Los días en los que no pasa nada. Cómo nos fastidian esas jornadas en las que todo sucede según lo programado. Nuestra vida no debería ser así. Debería rebosar emociones fuertes, experiencias locas que arrasen con todo, grandes pasiones que nos vuelvan el mundo del revés… O eso es lo que nos han contado. La sociedad actual nos ha impuesto una necesidad de experiencias efímeras. Funcionamos en piloto automático en una sociedad acelerada.
Imagínate mirando una foto, un cuadro o un paisaje que te guste mucho. Estás quieto. Tu mente solo está atenta a esa imagen, y, automáticamente, tu cuerpo libera sustancias que generan una sensación de felicidad. No has necesitado subir a una montaña rusa o viajar 10 horas en avión para experimentarla. Nosotros la sentimos todos los días contemplando nuestras joyas.
Como cualquier obra de arte, cada joya ha vivido un proceso de creación. Durante meses, un diseñador la ha visualizado en su mente, dibujado, ha elegido con mucho cuidado los materiales más apropiados para plasmar un pedacito de su ser, de su manera de entender el mundo.
Detrás de la estética de esa joya que llama tu atención, se esconde un universo de vivencias con las que, inconscientemente, te sientes identificado. Más allá del brillo de ese anillo, ves el alma de la persona que lo va a recibir como regalo.
Las joyas llevan dentro la magia del arte.
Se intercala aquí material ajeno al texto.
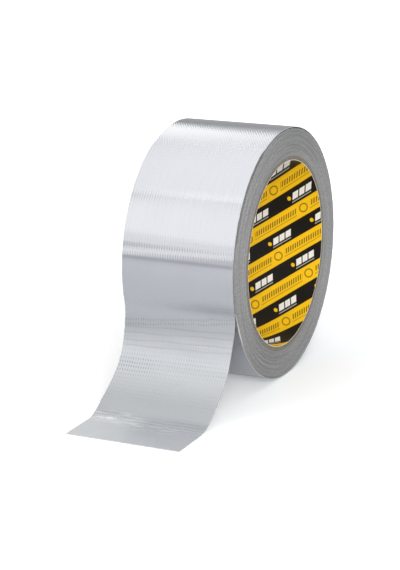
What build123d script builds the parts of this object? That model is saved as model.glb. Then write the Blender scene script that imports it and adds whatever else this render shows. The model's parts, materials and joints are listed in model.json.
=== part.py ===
from build123d import *
import os
from math import ceil, cos, pi, radians, sin

# Duct tape roll, standing on its rim with the free end pulled down and laid on the surface in front.
# Frame: origin at the middle of the core's bore, +Y along the bore, +Z up, free end towards -X. Millimetres.
# A spiral-wound board core with a printed liner carries the wound laps. The outermost lap and the free
# end are the laminate itself: adhesive inside, cloth scrim in the middle, plastic film outside.

# Tape
TAPE_WIDTH = 48.0
ADHESIVE_THICKNESS = 0.10
SCRIM_THICKNESS = 0.06
FILM_THICKNESS = 0.08
WOUND_LAPS = 47             # laps under the outermost one
LAP_RUNNING_GAP = 0.05      # radial, between the wound laps and the outermost lap at its tightest
LAP_STEP_GAP = 0.04         # between the end of the outermost lap and the free end lying over it

# Core
BORE_RADIUS = 38.1
LINER_THICKNESS = 0.2
PLY_THICKNESS = 0.4
PLY_COUNT = 4
WINDING_LEAD = 120.0        # axial advance of the spiral-wound strips in one turn
SEAM_GAP = 0.3              # butt gap between neighbouring turns of one strip
SEAM_OVERCUT = 0.3          # how far a seam's cutter passes a strip's faces
LINER_SEAM_START = 108.0    # degrees up from +X to the liner's seam, at the +Y side
SEAM_STAGGER = 72.0         # degrees from one strip's seam to the next

# Free end, seen from the side: it leaves the roll, curls outward, slopes down and lies flat
EXIT_ANGLE = 14.0           # below the bore's level, where the tape leaves the roll
CURL_RADIUS = 24.0
RAMP_SLOPE = 36.5
TOE_RADIUS = 15.0
FLAT_LENGTH = 17.0
FREE_SEGMENTS = 6
HINGE_GAP = 0.04            # between neighbouring stiff segments of the free end

TAPE_THICKNESS = ADHESIVE_THICKNESS + SCRIM_THICKNESS + FILM_THICKNESS
CORE_RADIUS = BORE_RADIUS + LINER_THICKNESS + PLY_COUNT * PLY_THICKNESS
WOUND_RADIUS = CORE_RADIUS + WOUND_LAPS * TAPE_THICKNESS
LAP_DROP = TAPE_THICKNESS + LAP_STEP_GAP
LAP_BASE_RADIUS = WOUND_RADIUS + LAP_RUNNING_GAP + LAP_DROP
LAP_CENTRE_SHIFT = LAP_DROP / 2
OUTER_RADIUS = LAP_BASE_RADIUS + TAPE_THICKNESS
FLOOR_Z = -(OUTER_RADIUS - LAP_CENTRE_SHIFT * (1 + sin(radians(EXIT_ANGLE))))

# Each layer as its inner and outer distance from the tape's adhesive face
LAYERS = {
    "adhesive": (0.0, ADHESIVE_THICKNESS),
    "scrim": (ADHESIVE_THICKNESS, ADHESIVE_THICKNESS + SCRIM_THICKNESS),
    "film": (ADHESIVE_THICKNESS + SCRIM_THICKNESS, TAPE_THICKNESS),
}

SIDE = Plane.XZ             # its x is the row's X and its y is the row's Z


def heading_vector(angle):
    """The way the tape runs, in the side plane, at a heading in degrees."""
    return Vector(cos(radians(angle)), sin(radians(angle)))


def outward(angle):
    """The film side of tape that runs at this heading."""
    return Vector(sin(radians(angle)), -cos(radians(angle)))


EXIT_DIRECTION = Vector(-cos(radians(EXIT_ANGLE)), -sin(radians(EXIT_ANGLE)))
EXIT_POINT = EXIT_DIRECTION * LAP_BASE_RADIUS
EXIT_HEADING = EXIT_ANGLE - 90
RAMP_HEADING = RAMP_SLOPE - 180
FLAT_HEADING = -180.0


def arc_step(radius, start, end):
    """From one end of an arc of the free end to the other. It turns towards the film side."""
    return (outward(start) - outward(end)) * radius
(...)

Encierran historias, vidas, sentimientos que se vuelven atemporales. Pasan de generación en generación sin alterarse. Viven inmutables entre el caos de la sociedad multi-tarea. Son islas a las que volver y pararse a contemplar el momento en el que nos la regalaron, a recordar a la persona de la que la heredamos, a escuchar a nuestro yo pasado y revivir lo que sentimos cuando la compramos.
Vive a la velocidad que quieras. Las joyas siempre estarán ahí, esperando a que vuelvas.